Section 1. L'unification nationale, l'approche unitaire
par soustraction.
À la question : « Pour quelles
raisons, par exemple, un nantissement de fonds de commerce devrait-il
être nul s'il n'est pas enregistré dans les trente jours de sa
création80 (...) alors que ce n'est pas le cas pour d'autres
sûretés ?81 », le juriste peine à
fournir une réponse cohérente. Et pour cause, comme le fait
remarquer Étienne GENTIL « Ces différences de
régime ont des fondements essentiellement historiques
».
La sûreté spéciale semble
être la réponse toute trouvée du législateur
à chaque fois qu'une difficulté se présente en la
matière.
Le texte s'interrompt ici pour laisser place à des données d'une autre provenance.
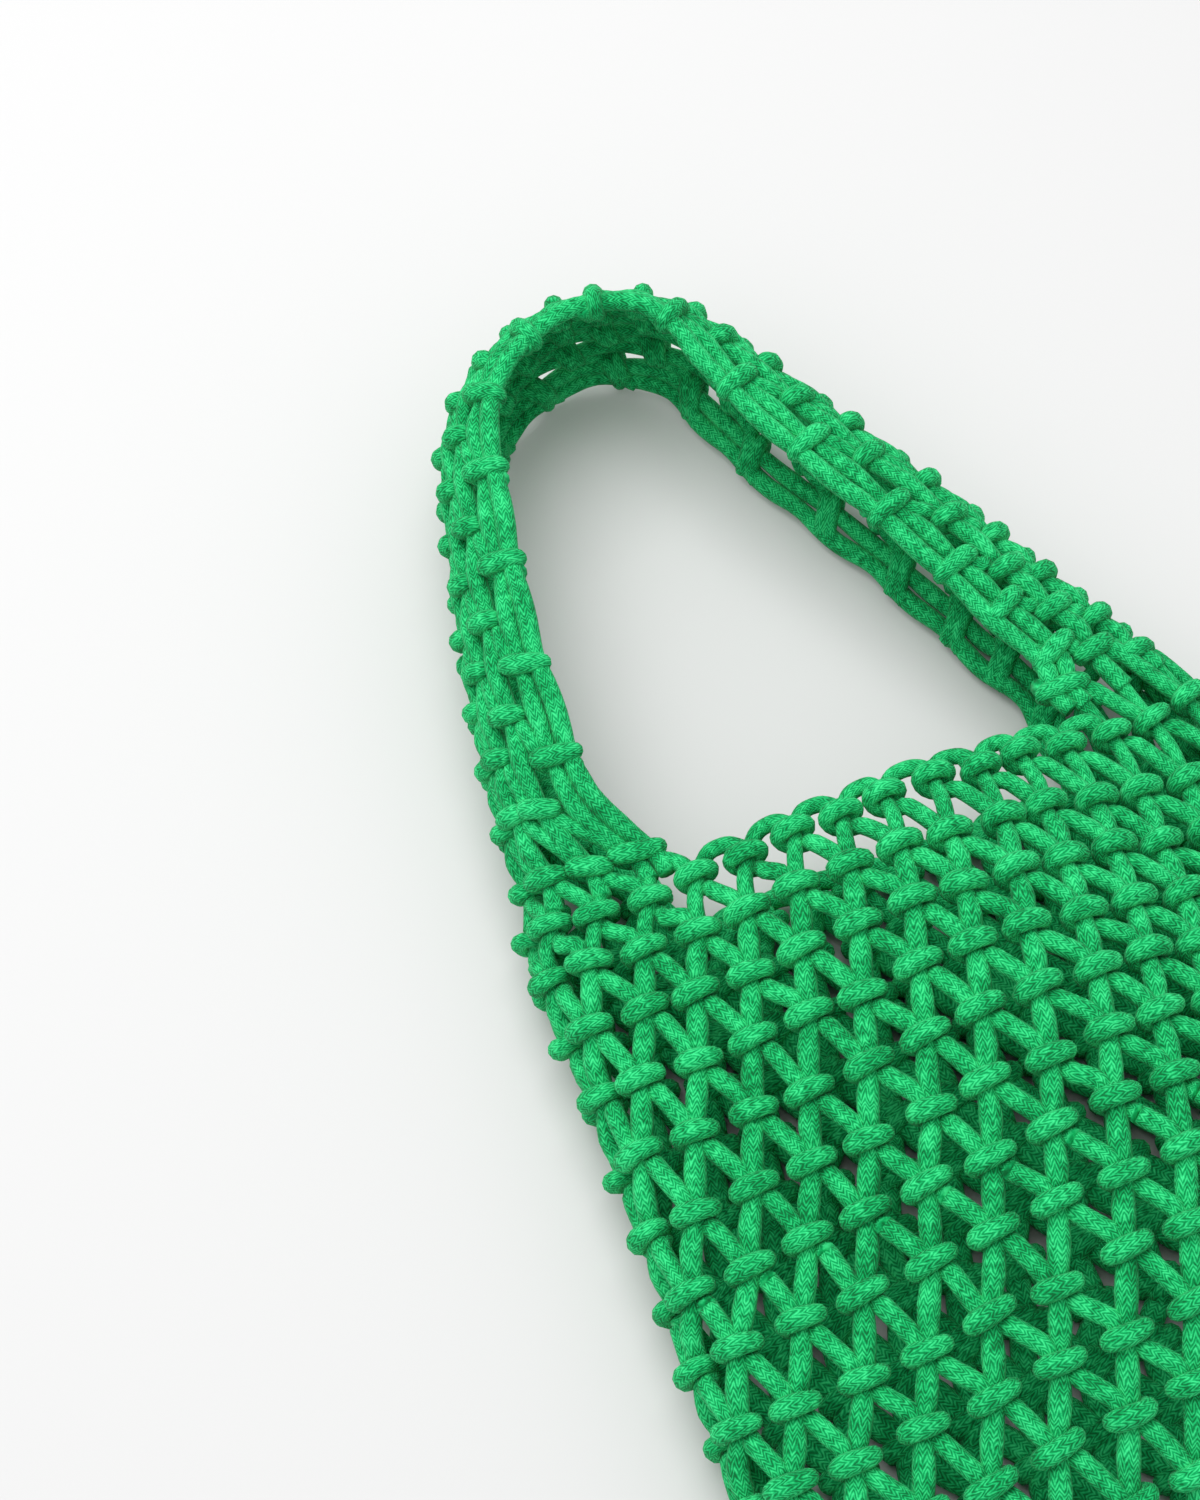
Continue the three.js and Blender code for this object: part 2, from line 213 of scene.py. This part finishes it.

Ainsi il faut rappeler que les gages et les nantissements
spéciaux « n'avaient été antérieurement
créés que parce que le gage supposait la
dépossession82».
Bien conscients de la nuisance que représente
cette prolifération de régimes spéciaux, même les
auteurs les plus modérés s'accordent à souhaiter la
suppression des mécanismes les plus archaïques. Ainsi l'association
Henri Capitant recommande de « tirer les conséquences de la
modernisation du droit commun du gage opérée en 2006 en
supprimant des régimes spéciaux rendus inutiles (warrant
hôtelier, warrant industriel, gage commercial, etc.)83
».
Toutefois, la soustraction ne suffit pas. Comme le
fait remarquer Jean-François RIFFARD, « C'est là une
démarche classique, et donc rassurante, mais qui présente le
risque de voir ce numerus clausus être par la suite contourné par
la pratique, voire remis en question par le législateur
lui-même84 ». Autrement dit, on aura beau obtenir de
haute lutte la suppression de tel ou tel mécanisme désuet, rien
n'empêchera le législateur d'en créer de nouveaux. En
effet, personne n'avait demandé la consécration du gage des
stocks avec dépossession et pourtant le législateur l'a fait. En
outre, la pratique a su démontrer son imagination en termes de
mécanisme de garantie inovant. Voilà pourquoi, la seconde
approche, apparaît comme une solution plus durable.